The first observation God makes is of animals giving birth (Job 39:1-4). Whether it is the goat in an inaccessible cliff or the deer hiding itself well in an otherwise easily transversable forest, man does not get to witness these events regularly. In fact, without the aid of cameras or captivity, it is something man would never witness. God put in them an instinct where they can outsmart a man and hide from him in this fragile moment. Likewise, both of these animals are resilient in their birthing (Job 39:3) and in the plain sight of all God sustains their young (Job 39:4). In time, the process repeats without any deliberate action on part of the animals. God brings it all to pass.

The birthing may be a picture of how we are given spiritual life. Just as the birthing of these animals’ physical life is invisible to us, the work of the Spirit is invisible like the wind but its fruit such as “love, joy, peace, [and]  patience” are readily apparent (Gal 5:22).

Further, the birthing of the deer may hold special significance. The Scripture compares Naphtali, among the redeemed people of God, to deer (Gen 49:21). The Bible also says, “As the deer pants for the water brooks, so my soul pants for You, O God” (Ps 42:1). True water, in which we will never thirst, is supplied to us by Jesus Christ: “[W]hoever drinks of the water that I will give him shall never thirst; but the water that I will give him will become in him a well of water springing up to eternal life” (John 6:14). So, like the deer, we want to thirst for the things of God.

The Scripture elsewhere comments on the birth of deer: “The voice of the Lord makes the deer to calve” (Ps 29:9). Why is this relevant? This is the picture of the regeneration of the elect which are “born, not of blood nor of the will of the flesh nor of the will of man, but of God” (John 1:13). Just as the salvation of man is monergistically brought about and initiated by God, so does the voice of the Lord bring about the birthing of deer.

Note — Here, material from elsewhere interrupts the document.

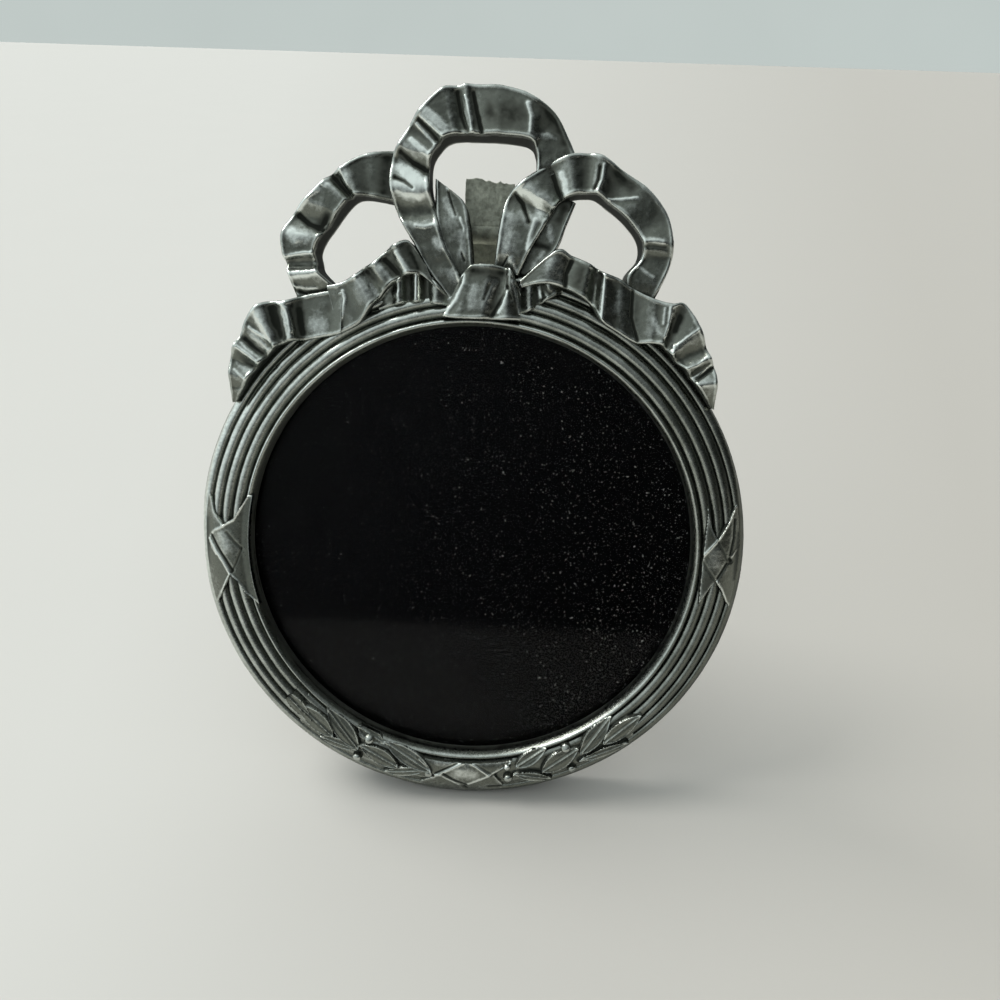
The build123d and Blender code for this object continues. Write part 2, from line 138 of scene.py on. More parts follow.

Yet another Scripture conflates the new birth of spiritual regeneration with deer of the animal kingdom. Isaiah says, “[T]he lame will leap like a deer…For waters will break forth in the wilderness” (Is 35:6). These waters are the outpouring of the Holy Spirit from the hearts of believers (John 7:38-39). Therefore, God takes those that are lame, those who cannot will their own salvation, and makes them new creations.

Concerning the goat, as Durand observes it is “used to represent those who shall not inherit life (Matthew 25:33)”  (The Trial of Job, Chapter XIX). The goat has demonic undertones in Daniel 8 and Lev 17:7. God says that He will punish the goats (Zech 10:3). Though goats do not universally have a negative connotation is Scripture , it appears that God is showing us a dichotomy between the goat and the deer. So, God “sends rain on the just and the unjust alike” (Matt 5:45). He sustains all of us, good and bad.

Indeed, He “desires all men to be saved and to come to the knowledge of the truth” (1 Tim 2:4), but the goat is self-righteous and will ultimately reject God.  Even though God knows this, He sustains the life of the goat for a season, and more importantly, for a specific reason. As Christ says in the parable of the tares:

The kingdom of heaven may be compared to a man who sowed good seed in his field. But while his men were sleeping, his enemy came and sowed tares among the wheat, and went away…[What does the Master desire in this situation? NOT TO UPROOT THE TARES! WHY?] For while you are gathering up the tares, you may uproot the wheat with them. Allow both to grow together until the harvest; and in the time of the harvest I will say to the reapers, ‘First gather up the tares and bind them in bundles to burn them up; but gather the wheat into my barn’ (Matt 13:24-30).

God does not want to uproot the weeds, the goats, the wicked. Why? So, who knows if one of the goat’s children’s children will give birth to another lame goat. God, for His name’s sake, may take pity on this lame goat and remove its bonds enslaving it to sin. He will make it a new creation, no longer a goat that lives according to a goat’s nature and instincts, but turn it into a whole new creature: the deer. To uproot the wicked universally in the present is to cut off the wheat before it gets a chance to grow, thwarting God’s redemptive purposes. Man can never see that far ahead. God’s mercy is so much beyond that of man and His justice, who can question it?

God then speaks of the wild donkey in Job 39:5-8. A donkey is generally a domesticated animal, so when we happen upon one in the “wilderness” we may believe it to be an abandoned domesticated animal that we can put to use (Job 39:5-6). Yet, God “loosed its bonds” and the donkey refuses to be put to work (Job 39:5). What a surprise it must be to find out the hard way that it’s wild!

So, when rebellious men are compared to “[a] wild donkey accustomed to the wilderness” (Jer 2:24, see also Hosea 8:9), we must remind ourselves who loosed their bonds! “He hardens whom He desires” (Rom 9:18).

This donkey in its hardness of heart “searches after every green thing” (Job 39:8). As Durand puts it, “The wild ass may fitly represent the natural state and inclination of man…The range of the mountains is his pasture, and he searcheth after every green thing — after all earthly pleasures” (The Trial of Job, Chapter XIX).